É por isso que a imersão no campo é uma fase importante do AgroStart, programa de desenvolvimento de agtechs da Basf em parceria com a aceleradora ACE, que desde 2016 teve 400 startups registradas e 15 participantes.
Os choques acontecem porque muitas vezes os produtos criados pelas agtechs não estão adequados às condições nem sempre amigáveis do campo. A Tarvos, apoiada pela Basf, precisou da experiência prática para descobrir que sua armadilha de insetos era frágil.
A tecnologia, que conta com sensores e câmeras para identificação de pragas e construção de um mapa de calor para quantificá-los, atrai os insetos com o uso de feromônios (substância de atração sexual). “Embora genial, o equipamento precisava ser mais forte porque algumas armadilhas quebraram e outras o gado vandalizou na primeira semana”, afirmou Araújo.
Segundo ele, o programa de aceleração da Basf nasceu porque a empresa de defensivos e sementes tem interesse em oferecer esse tipo de produto aos clientes. “Queremos apoiar ideias de impacto no agro, que beneficiem o produtor rural”, explicou o diretor. Assim, boa parte dos serviços das startups terminam no programa de fidelidade da companhia, podendo ser resgatados pelos clientes da Basf por meio de pontos.
Mas o processo de testes que pode acelerar uma startup não deve se transformar numa novela sem fim. Segundo Maximiliano Carlomagno, sócio-fundador da Innoscience, consultoria em gestão da inovação responsável pelo programa Agro Exponencial, da SLC Agrícola, os grandes grupos precisam ter clareza de onde querem chegar no relacionamento com as startups.
“É preciso aprender a descartar a ideia sem parecer que está subestimando, e entender que aquilo pode ser inadequado para o momento da empresa”, disse Carlomagno. Nesse sentido, o excesso de burocracia só atrapalha. “Às vezes leva um ano para as partes firmarem um contrato, e quando a startup consegue isso, o interlocutor muda dentro da empresa”.
No programa desenhado para a SLC, que é uma das maiores produtoras de grãos do País, de 175 agtechs inscritas, apenas sete rodaram pilotos pelo período médio de três meses, todas sendo remuneradas por eles, recebendo de R$ 10.000,00 a R$ 40.000,00 pela prestação dos serviços.
Para Carlomagno, o desafio das empresas é trabalhar com as startups usando a “cabeça e não o estômago”. “Muitas companhias ainda pedem exclusividade, mas têm de entender que a startup não nasceu para resolver o seu problema ou aceitar que esta cláusula tem um preço”, afirmou o consultor.

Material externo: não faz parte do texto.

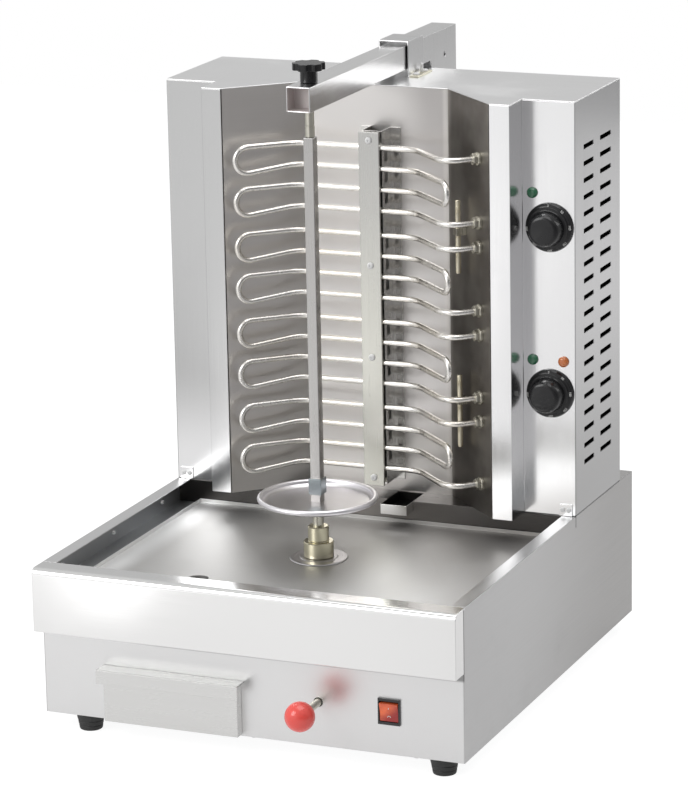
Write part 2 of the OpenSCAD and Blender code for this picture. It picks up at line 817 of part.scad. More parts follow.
// ---- Carriage ----

// The sliding plate with its guide lips and a tab folded down for the push rod
module motor_plate() {
    lip = 2;
    color(dark_steel) difference() {
        union() {
            block([-75, plate_front, plate_z], [86, plate_rear, plate_z + plate_t]);
            for (x = [-rail_x - rail_w / 2 - 0.3 - lip, rail_x + rail_w / 2 + 0.3])
                block([x, plate_front + 4, cross_z + cross_h + 1], [x + lip, plate_rear, plate_z]);
            block([69, plate_front, rod_z - 10], [86, plate_front + 3, plate_z]);
        }
        bar_y([rod_x, plate_front - 1, rod_z], rod_d, 5);
    }
}

module gearmotor() {
    color("#a9abad") {
        bar_z([0, spit_y - 12, motor_z], 64, 32);
        for (x = [-34, 34]) bar_z([x, spit_y - 12, motor_z], 9, 4);
    }
}

module gearbox() {
    color("#8f9194") {
        bar_z([0, spit_y - 8, gearbox_z], 70, 10);
        bar_z([0, spit_y, gearbox_z + 10], 34, gearbox_top - gearbox_z - 10);
    }
}

module spindle_bearing() {
    color(zinc) difference() {
        union() {
            bar_z([0, spit_y, gearbox_top], 28, 2);
            bar_z([0, spit_y, gearbox_top], 22, 5);
        }
        bar_z([0, spit_y, gearbox_top - 1], spindle_d + 0.1, 8);
    }
}

// The disc that keeps the pan's slot covered as the carriage slides
module slot_cover() {
    color(steel) translate([0, spit_y, slot_cover_z]) difference() {
        rotate_extrude() polygon([[0, 0], [32, 0], [31, 1], [27, 1.4], [25, 0.9], [21, 0.9], [20, 1.6],
                                  [0, 1.6]]);
        translate([0, 0, -1]) cylinder(d = spindle_d + 0.8, h = 4);
    }
}

module push_rod() {
    color(zinc) {
        bar_y([rod_x, ball_y + 8, rod_z], rod_d, plate_front + 3 - ball_y - 8);
        bar_y([rod_x, plate_front + 3, rod_z], rod_d - 2, 8);
        translate([rod_x, plate_front + 3, rod_z]) rotate([-90, 0, 0])
            cylinder(d = 14, h = 5, $fn = 6);
    }
}

module red_ball() {
    r = ball_d / 2;
    color("#e3322b") translate([rod_x, ball_y, rod_z]) rotate([-90, 0, 0]) rotate_extrude()
        difference() {
            circle(r = r);
            translate([-2 * r, -r]) square([2 * r, 2 * r]);
            translate([-1, 8]) square([rod_d / 2 + 1, r]);
        }
}

// A flat bar from the motor plate out through the rear wall's slot to the post
module lower_link() {
    color(dark_steel)
        block([-11, plate_rear - 25, link_z], [11, tail_y - 30.5, link_z + link_t]);
}

// A channel behind the cabinet and the tower, widened at its head to take the arm's end
module rear_post() {
    wall = 2;
    half = 14.75;
    top = arm_top + 1;
    neck_y = tail_y - 30.5;
    head = [[arm_end, top], [tail_y, top], [tail_y, link_z - 12], [neck_y, link_z - 12],
            [neck_y, arm_z - 91], [rear_y - 35, arm_z - 31], [rear_y - 35, arm_z - 1.5],
            [arm_end, arm_z - 1.5]];
    hollow = [[arm_end - 1, top - wall], [tail_y - wall, top - wall],
              [tail_y - wall, link_z - 20], [neck_y - 1, link_z - 20], [neck_y - 1, arm_z - 92],
              [rear_y - 36, arm_z - 32], [rear_y - 36, arm_z + 0.5], [arm_end - 1, arm_z + 0.5]];
    color(steel) {
        difference() {
            along_x(-half, half) polygon(head);
            along_x(-half + wall, half - wall) polygon(hollow);
            bar_x([-20, rear_y + 6, arm_z - 1], 6, 40);
        }
        block([-half + wall, neck_y, link_z - 1], [half - wall, neck_y + wall, link_z + link_t + 1]);
        block([-half + wall, arm_end, arm_z + 0.5], [half - wall, arm_end + wall, top - wall]);
    }
}

// A square tube, open in front, with a web welded in ahead of the clamp nut
module arm_tube() {
    wall = 1.5;
    half = arm_side / 2;
    web_y = spit_y - 11.3;
    color(steel) difference() {
        block([-half, arm_front, arm_z], [half, arm_end, arm_top]);
        block([-half + wall, arm_front - 1, arm_z + wall], [half - wall, arm_end + 1, arm_top - wall]);
        bar_z([0, spit_y, arm_z - 1], 10.4, arm_side + 2);
    }
    color(steel)
        block([-half + wall, web_y, arm_z + wall], [half - wall, web_y + sheet, arm_top - wall]);
}

module arm_nut() {
    color(zinc) difference() {
        translate([0, spit_y, arm_z + 1.5]) cylinder(d = 19, h = 8, $fn = 6);
        bar_z([0, spit_y, arm_z], 9.6, 12);
    }
}

// ---- Spit ----

module spindle() {
    color(zinc) bar_z([0, spit_y, gearbox_top + 0.3], spindle_d, disc_z - gearbox_top - 0.3);
}

module drive_hub() {
    step_z = pan_z + 19.6;
    color(zinc) difference() {
        union() {
            bar_z([0, spit_y, slot_cover_z + 2], 33, step_z - slot_cover_z - 2);
            bar_z([0, spit_y, step_z], 23, 17);
        }
        bar_z([0, spit_y, pan_z - 5], spindle_d, 60);
    }
}

// A shallow dish with a thick rolled rim
module meat_disc() {
    floor_t = 1.5;
    bead_r = 3;
    bead_z = 5.6;
    rim_r = disc_d / 2 - bead_r;
    color(bright) translate([0, spit_y, disc_z]) difference() {
        rotate_extrude($fn = 96) union() {
            polygon([[0, 0], [rim_r - 6, 0], [rim_r, bead_z], [rim_r - 1.6, bead_z],
                     [rim_r - 6.6, floor_t], [0, floor_t]]);
            translate([rim_r, bead_z]) circle(r = bead_r, $fn = 24);
        }
        translate([-spit_side / 2, -spit_side / 2, 0.5]) cube([spit_side, spit_side, floor_t]);
    }
}

// The square bar with its collar, let into the disc's floor, and a centre hole in its top
module spit_bar() {
    collar = 15;
    collar_z = disc_z + 10;
    collar_h = 18;
    color(zinc) translate([0, spit_y, 0]) difference() {
        union() {
            block([-spit_side / 2, -spit_side / 2, disc_z + 0.5],
                  [spit_side / 2, spit_side / 2, spit_top]);
            block([-collar / 2, -collar / 2, collar_z], [collar / 2, collar / 2, collar_z + collar_h]);
        }
        translate([0, 0, spit_top - 10]) cylinder(d = 6, h = 11);
    }
}

// The pivot that the clamp screw pushes down into the bar's centre hole, without turning
module clamp_tip() {
    color(zinc) difference() {
        union() {
            bar_z([0, spit_y, spit_top + 0.3], 10, 12);
            bar_z([0, spit_y, spit_top - 7.5], 5.85, 8);
        }
        bar_z([0, spit_y, spit_top + 5], 6.1, 10);
    }
}

// The lobed clamp knob and its screw, down through the arm to the pivot
module clamp_knob() {
    head_z = arm_top + 13.6;
    head_h = 7.5;
    lobes = 6;
    color(black) difference() {
        union() {
            bar_z([0, spit_y, head_z], 35, head_h);
            bar_z([0, spit_y, arm_top + 0.3], 18.5, head_z - arm_top - 0.3);
        }
        for (i = [0:lobes - 1]) translate([0, spit_y, 0]) rotate([0, 0, i * 360 / lobes])
            bar_z([19.5, 0, head_z - 1], 10, head_h + 2);
        bar_z([0, spit_y, arm_top], 9.5, 16);
    }
    color(zinc) {
        bar_z([0, spit_y, spit_top + 12.6], 9.5, arm_top + 16 - spit_top - 12.6);
        bar_z([0, spit_y, spit_top + 5.3], 6, 7.5);
    }
}

cabinet_shell();
fascia();
rear_wall();
bottom_plate();
rear_deck();
pan_ledges();
ledge_rivets();
drip_pan();
grease_lip();
rubber_feet();
underside_screws();
drawer_runners();
slide_frame();
switch_bezel();
cable_gland();
terminal_block();
wire_loom();
casing_left();
casing_right();
heat_reflector();
top_plate();
rear_cover();
corner_tabs();
panel_screws();
arm_saddle();
element_1();
element_2();
element_3();
element_4();
terminal_nuts();
element_insulators();
holder_bar();
holder_channel();
sensor_bulbs();
sensor_clips();
thermostats();
lamps_green();
lamp_amber();
rocker();
knob_upper();
knob_lower();
drawer_tray();
drawer_front();
motor_plate();
gearmotor();
gearbox();
spindle_bearing();
slot_cover();
push_rod();
red_ball();
lower_link();
rear_post();
arm_tube();
arm_nut();
spindle();
drive_hub();
meat_disc();
spit_bar();
clamp_tip();
clamp_knob();
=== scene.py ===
import json
import math

import bmesh
import bpy
from mathutils import Matrix, Vector


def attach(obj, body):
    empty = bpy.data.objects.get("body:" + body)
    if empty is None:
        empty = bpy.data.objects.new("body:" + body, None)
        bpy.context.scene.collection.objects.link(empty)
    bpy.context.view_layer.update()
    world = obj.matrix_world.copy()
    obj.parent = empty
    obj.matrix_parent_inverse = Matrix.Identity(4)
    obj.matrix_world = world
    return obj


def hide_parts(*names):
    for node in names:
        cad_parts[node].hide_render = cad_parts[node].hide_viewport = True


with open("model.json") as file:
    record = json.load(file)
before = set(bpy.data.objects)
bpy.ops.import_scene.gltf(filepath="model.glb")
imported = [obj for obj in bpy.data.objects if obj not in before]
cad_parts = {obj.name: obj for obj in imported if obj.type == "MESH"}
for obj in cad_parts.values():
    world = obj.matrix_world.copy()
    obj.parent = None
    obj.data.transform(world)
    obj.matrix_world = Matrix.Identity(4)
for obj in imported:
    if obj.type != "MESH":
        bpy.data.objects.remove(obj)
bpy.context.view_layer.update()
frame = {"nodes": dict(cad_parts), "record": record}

MM = 0.001
nodes = frame["nodes"]
body_of = {node: body for body, group in frame["record"]["behaviour"]["bodies"].items()
           for node in group}

# ---------------------------------------------------------------- Camera
# A long lens to the right of the grill and a little above its arm, so that
# the front, the right side and the top plate all show.
CAMERA_AZIMUTH = math.radians(22.951)
CAMERA_ELEVATION = math.radians(14.917)
CAMERA_ROLL = math.radians(-1.095)
CAMERA_DISTANCE = 4.1116
CAMERA_AIM = Vector((0.0316, -0.0652, 0.3381))
FOCAL_LENGTH = 201.25
SENSOR_WIDTH = 36

away = Vector((math.sin(CAMERA_AZIMUTH) * math.cos(CAMERA_ELEVATION),
               -math.cos(CAMERA_AZIMUTH) * math.cos(CAMERA_ELEVATION),
               math.sin(CAMERA_ELEVATION)))
level_right = Vector((math.cos(CAMERA_AZIMUTH), math.sin(CAMERA_AZIMUTH), 0))
level_up = away.cross(level_right)
right = level_right * math.cos(CAMERA_ROLL) + level_up * math.sin(CAMERA_ROLL)
up = level_up * math.cos(CAMERA_ROLL) - level_right * math.sin(CAMERA_ROLL)
camera_data = bpy.data.cameras.new("camera")
camera_data.lens = FOCAL_LENGTH
camera_data.sensor_width = SENSOR_WIDTH
camera_data.sensor_fit = "HORIZONTAL"
camera_data.clip_end = 60
camera = bpy.data.objects.new("camera", camera_data)
bpy.context.scene.collection.objects.link(camera)
camera.matrix_world = Matrix.Translation(CAMERA_AIM + away * CAMERA_DISTANCE) @ Matrix(
    (right, up, away)).transposed().to_4x4()
bpy.context.scene.camera = camera
bpy.context.scene.view_settings.view_transform = "Standard"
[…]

Frederico Logemann, gerente de relações com investidores e planejamento estratégico da SLC, informou que o programa de inovação se preocupa em conectar os verdadeiros interessados na resolução dos problemas com os empreendedores, para o projeto ganhar agilidade.
“Além de funcionários de alta gestão, colocamos a startup em contato com quem está na fazenda e nos apontou aquela sua dor do dia a dia”, disse, método esse que é o de seleção das empresas, inclusive, por chamadas temáticas.

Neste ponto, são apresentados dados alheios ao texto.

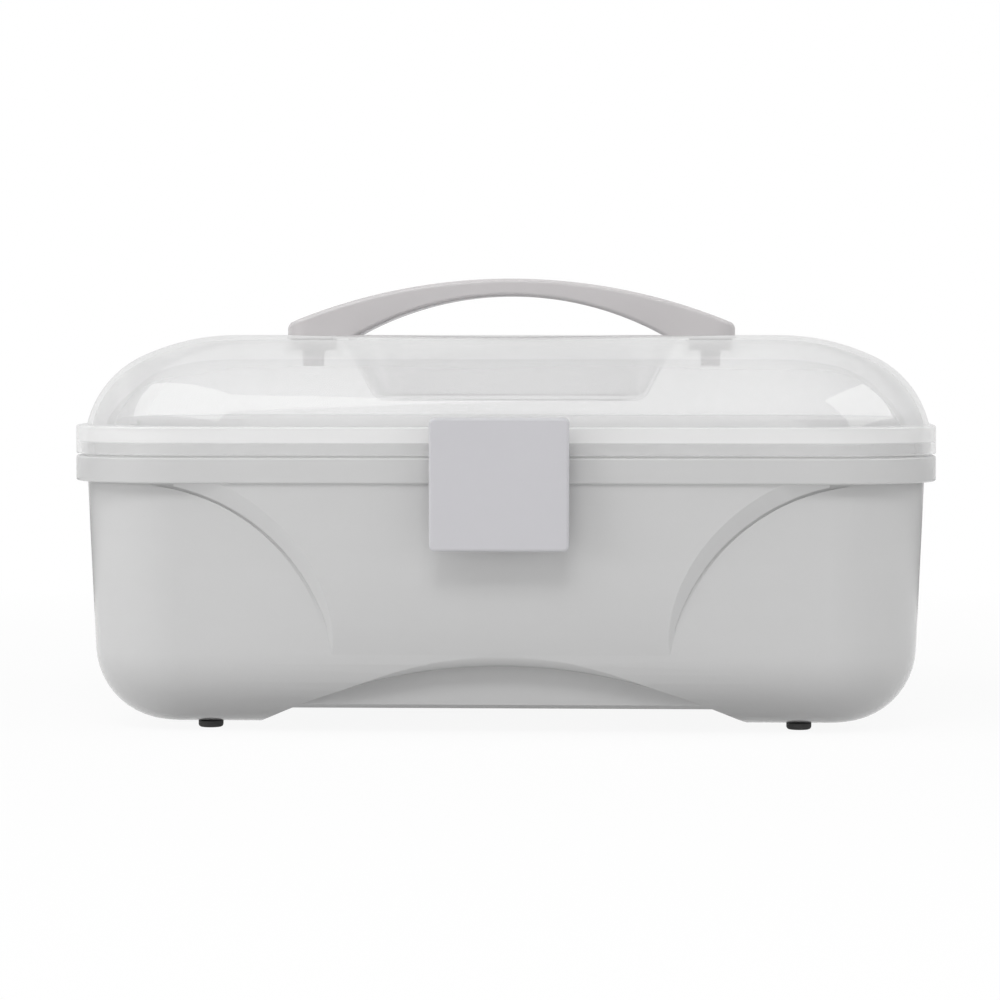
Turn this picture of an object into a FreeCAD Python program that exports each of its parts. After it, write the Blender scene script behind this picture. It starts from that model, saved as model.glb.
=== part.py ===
import FreeCAD, Part
import math
import os

# Household medicine box, in millimetres.
# An opaque tub stands on four rubber feet. A clear domed lid closes it, hinged at the back on two pins
# and held at the front by a square latch. A bowed carrying handle snaps into two sockets in the lid's
# crown, over a hand well. Inside, a compartment tray with two loose dividers rests on ribs of the tub.
# X is the long side, the front faces -Y and Z is up. The origin is on the table under the box's middle.

V = FreeCAD.Vector
EAST = V(1, 0, 0)
NORTH = V(0, 1, 0)
UP = V(0, 0, 1)
SIDES = (-1, 1)

# Driving dimensions.
# Plan of the rim, which the tub's band and the lid's flange share.
rim_length = 330.0
rim_width = 220.0
rim_corner = 42.0

# Heights above the table.
tub_bottom = 2.7
band_bottom = 95.1
band_top = 104.8
lip_top = 110.8
flange_top = 116.4
lid_top = 150.7

# Tub.
tub_wall = 2.4
band_overhang = 4.4
band_wall = 2.0
lip_inset = 2.9
lip_wall = 2.2
draft_angle = 2.5
bottom_round = 29.0
outer_round_steps = 4
inner_round_steps = 2

# Proud front and back panels between the scooped corners.
panel_inset = 1.2
panel_knee_height = 50.0
panel_knee_rise = 2.4
scoop_radius = 76.8
scoop_centre_x = 139.5
scoop_centre_z = 18.5
scoop_slope = 25.0
scoop_cut_depth = 9.0

# Arched foot recess under the front and back panels.
arch_radius = 200.0
arch_top = 25.9
arch_edge_round = 5.0
kick_half_width = 94.0
underside_height = 9.4

# Ribs inside the tub that carry the tray.
tray_seat = 66.0
rib_thickness = 2.4
rib_depth = 7.0
end_rib_y = 42.0
side_rib_x = 100.0

# Feet.
foot_from_end = 52.0
foot_from_side = 37.0
foot_radius = 4.8
foot_stem_radius = 2.0
foot_stem_reach = 1.6

# Lid.
lid_wall = 2.0
dome_inset = 1.2
dome_corner = 62.0
dome_lean = 13.6
dome_corner_least = 4.0
dome_crown_radius = 85.3
dome_shoulder_turn = 64.8
outer_dome_steps = 5
inner_dome_steps = 3
bearing_rib_wall = 1.8

# Hand well in the lid's crown.
well_half_length = 65.0
well_half_width = 36.0
well_depth = 24.0
well_slope = 27.0
well_corner = 18.0

# Handle and its sockets.
handle_half_length = 89.6
handle_width = 26.0
handle_rise = 22.5
handle_tip_rise = 4.4
handle_inner_half = 62.7
handle_thickness = 7.0
handle_end_round = 8.0
handle_edge_round = 1.8
handle_seat_depth = 1.2
tongue_length = 17.0
tongue_width = 16.0
tongue_x = 79.8
socket_depth = 6.2
hook_length = 7.5
hook_thickness = 2.2
hook_spacing = 9.0
hook_barb = 1.3
hook_barb_height = 4.0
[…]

Para Bárbara Sentelhas, da Agrymet, de Piracicaba (SP), startup de monitoramento de dados meteorológicos, o canal aberto com a SLC foi o ponto alto do programa, que mostrou ser uma via de mão dupla.
A solução da startup para determinar o potencial produtivo das lavouras em função do clima foi o que mais chamou a atenção da SLC, que passará a monitorar não mais os sete talhões do projeto piloto, mas duas fazendas na próxima safra, de um total de 16 da companhia. “Para escalar temos que ter cuidado, para não atropelar a startup”, disse Logemann.
Por meio de um banco de dados com séries históricas iniciadas em 1980, a Agrymet extrapola indicadores de chuva, temperatura, umidade relativa do ar e ventos e criou uma rede de mais de 11.000 estações meteorológicas virtuais no Brasil.